## Begin

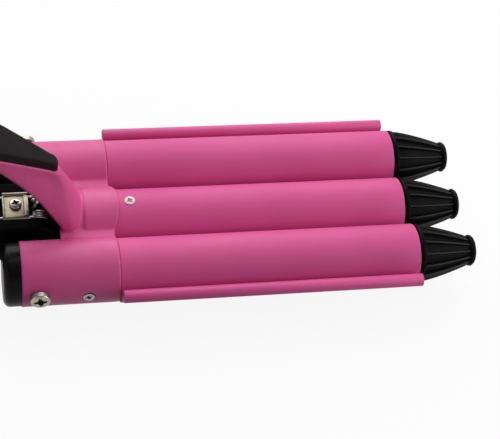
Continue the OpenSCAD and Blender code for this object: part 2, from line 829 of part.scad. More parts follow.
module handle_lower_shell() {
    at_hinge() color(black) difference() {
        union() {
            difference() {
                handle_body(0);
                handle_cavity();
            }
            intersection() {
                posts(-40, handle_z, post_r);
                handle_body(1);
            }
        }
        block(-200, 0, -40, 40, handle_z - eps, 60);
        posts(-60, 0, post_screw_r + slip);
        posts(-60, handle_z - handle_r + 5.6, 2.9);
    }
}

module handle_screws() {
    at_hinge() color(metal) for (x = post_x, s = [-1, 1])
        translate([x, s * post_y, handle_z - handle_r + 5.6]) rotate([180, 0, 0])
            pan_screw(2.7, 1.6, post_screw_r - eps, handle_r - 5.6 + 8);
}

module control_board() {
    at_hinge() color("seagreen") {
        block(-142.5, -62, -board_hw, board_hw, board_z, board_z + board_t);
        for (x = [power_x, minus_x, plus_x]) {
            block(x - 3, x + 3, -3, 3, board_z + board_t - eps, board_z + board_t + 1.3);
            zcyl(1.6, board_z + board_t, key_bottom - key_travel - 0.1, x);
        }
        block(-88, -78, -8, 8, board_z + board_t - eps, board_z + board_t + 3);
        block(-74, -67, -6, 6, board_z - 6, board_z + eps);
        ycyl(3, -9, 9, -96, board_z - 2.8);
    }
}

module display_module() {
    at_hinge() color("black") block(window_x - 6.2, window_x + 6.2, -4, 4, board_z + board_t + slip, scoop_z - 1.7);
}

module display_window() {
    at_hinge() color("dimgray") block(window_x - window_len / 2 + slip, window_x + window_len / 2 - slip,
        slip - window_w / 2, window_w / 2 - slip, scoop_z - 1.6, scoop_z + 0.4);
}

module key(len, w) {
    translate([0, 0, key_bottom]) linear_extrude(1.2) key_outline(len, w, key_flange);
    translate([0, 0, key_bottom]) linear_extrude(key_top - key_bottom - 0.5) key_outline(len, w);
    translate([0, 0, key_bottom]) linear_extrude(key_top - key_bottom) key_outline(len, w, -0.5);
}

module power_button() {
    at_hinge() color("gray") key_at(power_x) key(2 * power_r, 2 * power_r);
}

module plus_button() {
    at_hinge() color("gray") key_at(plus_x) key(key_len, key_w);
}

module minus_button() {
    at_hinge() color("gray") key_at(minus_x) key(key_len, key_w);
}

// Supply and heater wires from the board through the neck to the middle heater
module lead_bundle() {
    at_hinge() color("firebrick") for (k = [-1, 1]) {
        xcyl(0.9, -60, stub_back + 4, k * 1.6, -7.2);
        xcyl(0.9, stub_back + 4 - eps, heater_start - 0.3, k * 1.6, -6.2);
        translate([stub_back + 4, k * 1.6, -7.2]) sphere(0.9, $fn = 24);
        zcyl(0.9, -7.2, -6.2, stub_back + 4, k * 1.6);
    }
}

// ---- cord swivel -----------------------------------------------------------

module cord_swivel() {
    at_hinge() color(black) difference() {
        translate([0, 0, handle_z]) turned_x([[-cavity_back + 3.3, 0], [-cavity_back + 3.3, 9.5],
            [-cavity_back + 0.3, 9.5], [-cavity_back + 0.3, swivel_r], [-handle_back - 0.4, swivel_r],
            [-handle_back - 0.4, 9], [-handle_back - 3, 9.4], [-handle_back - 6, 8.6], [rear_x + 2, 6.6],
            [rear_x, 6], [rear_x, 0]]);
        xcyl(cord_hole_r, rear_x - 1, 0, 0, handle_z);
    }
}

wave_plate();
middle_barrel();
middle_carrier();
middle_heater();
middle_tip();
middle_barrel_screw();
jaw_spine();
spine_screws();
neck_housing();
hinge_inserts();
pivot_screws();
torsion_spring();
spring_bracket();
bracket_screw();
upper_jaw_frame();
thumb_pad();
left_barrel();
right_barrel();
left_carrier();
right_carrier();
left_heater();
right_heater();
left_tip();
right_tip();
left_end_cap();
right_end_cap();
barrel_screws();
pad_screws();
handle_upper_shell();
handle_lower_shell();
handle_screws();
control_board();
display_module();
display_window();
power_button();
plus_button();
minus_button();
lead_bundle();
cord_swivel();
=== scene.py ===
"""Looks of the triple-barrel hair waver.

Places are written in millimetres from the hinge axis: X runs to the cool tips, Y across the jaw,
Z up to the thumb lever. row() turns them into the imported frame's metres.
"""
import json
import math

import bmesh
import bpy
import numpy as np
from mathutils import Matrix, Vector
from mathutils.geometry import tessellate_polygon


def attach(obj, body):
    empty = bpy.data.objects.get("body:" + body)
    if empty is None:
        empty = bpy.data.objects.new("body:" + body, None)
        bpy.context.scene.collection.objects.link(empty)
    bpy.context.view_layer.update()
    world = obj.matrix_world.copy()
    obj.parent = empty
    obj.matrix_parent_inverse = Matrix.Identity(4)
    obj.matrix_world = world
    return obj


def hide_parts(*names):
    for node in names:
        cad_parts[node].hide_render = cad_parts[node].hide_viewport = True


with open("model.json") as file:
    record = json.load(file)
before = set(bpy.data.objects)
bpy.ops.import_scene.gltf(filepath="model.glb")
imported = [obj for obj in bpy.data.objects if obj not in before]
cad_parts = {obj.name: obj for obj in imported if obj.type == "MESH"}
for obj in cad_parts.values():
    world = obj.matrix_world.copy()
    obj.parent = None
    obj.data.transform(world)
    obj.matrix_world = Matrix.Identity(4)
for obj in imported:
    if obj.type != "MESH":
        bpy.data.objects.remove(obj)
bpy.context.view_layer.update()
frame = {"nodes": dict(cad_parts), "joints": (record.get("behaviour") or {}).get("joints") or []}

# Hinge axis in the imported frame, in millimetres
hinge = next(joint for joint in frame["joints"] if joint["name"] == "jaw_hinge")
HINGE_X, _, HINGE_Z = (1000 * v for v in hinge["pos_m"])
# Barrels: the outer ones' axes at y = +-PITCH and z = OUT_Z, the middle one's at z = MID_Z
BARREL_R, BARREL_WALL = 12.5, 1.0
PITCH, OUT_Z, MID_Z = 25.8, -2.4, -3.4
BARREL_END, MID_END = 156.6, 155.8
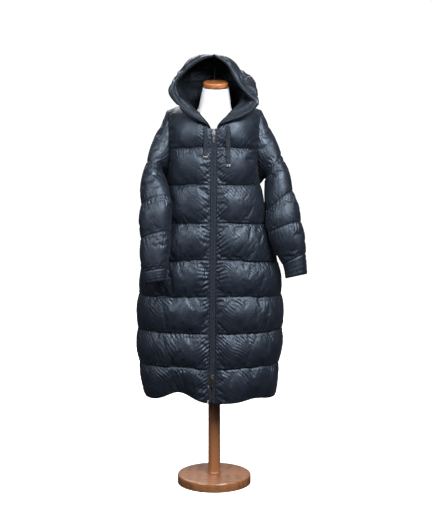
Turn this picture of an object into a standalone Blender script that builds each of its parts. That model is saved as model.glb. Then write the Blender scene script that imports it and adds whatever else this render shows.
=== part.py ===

## End

• [WORK TO DO]: Provide an exact reproduction of only those lines that start at the line containing "---- cord swivel" and end at the line containing "for node in", inclusive.

• [EXPECTED OUTPUT]:
// ---- cord swivel -----------------------------------------------------------

module cord_swivel() {
    at_hinge() color(black) difference() {
        translate([0, 0, handle_z]) turned_x([[-cavity_back + 3.3, 0], [-cavity_back + 3.3, 9.5],
            [-cavity_back + 0.3, 9.5], [-cavity_back + 0.3, swivel_r], [-handle_back - 0.4, swivel_r],
            [-handle_back - 0.4, 9], [-handle_back - 3, 9.4], [-handle_back - 6, 8.6], [rear_x + 2, 6.6],
            [rear_x, 6], [rear_x, 0]]);
        xcyl(cord_hole_r, rear_x - 1, 0, 0, handle_z);
    }
}

wave_plate();
middle_barrel();
middle_carrier();
middle_heater();
middle_tip();
middle_barrel_screw();
jaw_spine();
spine_screws();
neck_housing();
hinge_inserts();
pivot_screws();
torsion_spring();
spring_bracket();
bracket_screw();
upper_jaw_frame();
thumb_pad();
left_barrel();
right_barrel();
left_carrier();
right_carrier();
left_heater();
right_heater();
left_tip();
right_tip();
left_end_cap();
right_end_cap();
barrel_screws();
pad_screws();
handle_upper_shell();
handle_lower_shell();
handle_screws();
control_board();
display_module();
display_window();
power_button();
plus_button();
minus_button();
lead_bundle();
cord_swivel();
=== scene.py ===
"""Looks of the triple-barrel hair waver.

Places are written in millimetres from the hinge axis: X runs to the cool tips, Y across the jaw,
Z up to the thumb lever. row() turns them into the imported frame's metres.
"""
import json
import math

import bmesh
import bpy
import numpy as np
from mathutils import Matrix, Vector
from mathutils.geometry import tessellate_polygon


def attach(obj, body):
    empty = bpy.data.objects.get("body:" + body)
    if empty is None:
        empty = bpy.data.objects.new("body:" + body, None)
        bpy.context.scene.collection.objects.link(empty)
    bpy.context.view_layer.update()
    world = obj.matrix_world.copy()
    obj.parent = empty
    obj.matrix_parent_inverse = Matrix.Identity(4)
    obj.matrix_world = world
    return obj


def hide_parts(*names):
    for node in names:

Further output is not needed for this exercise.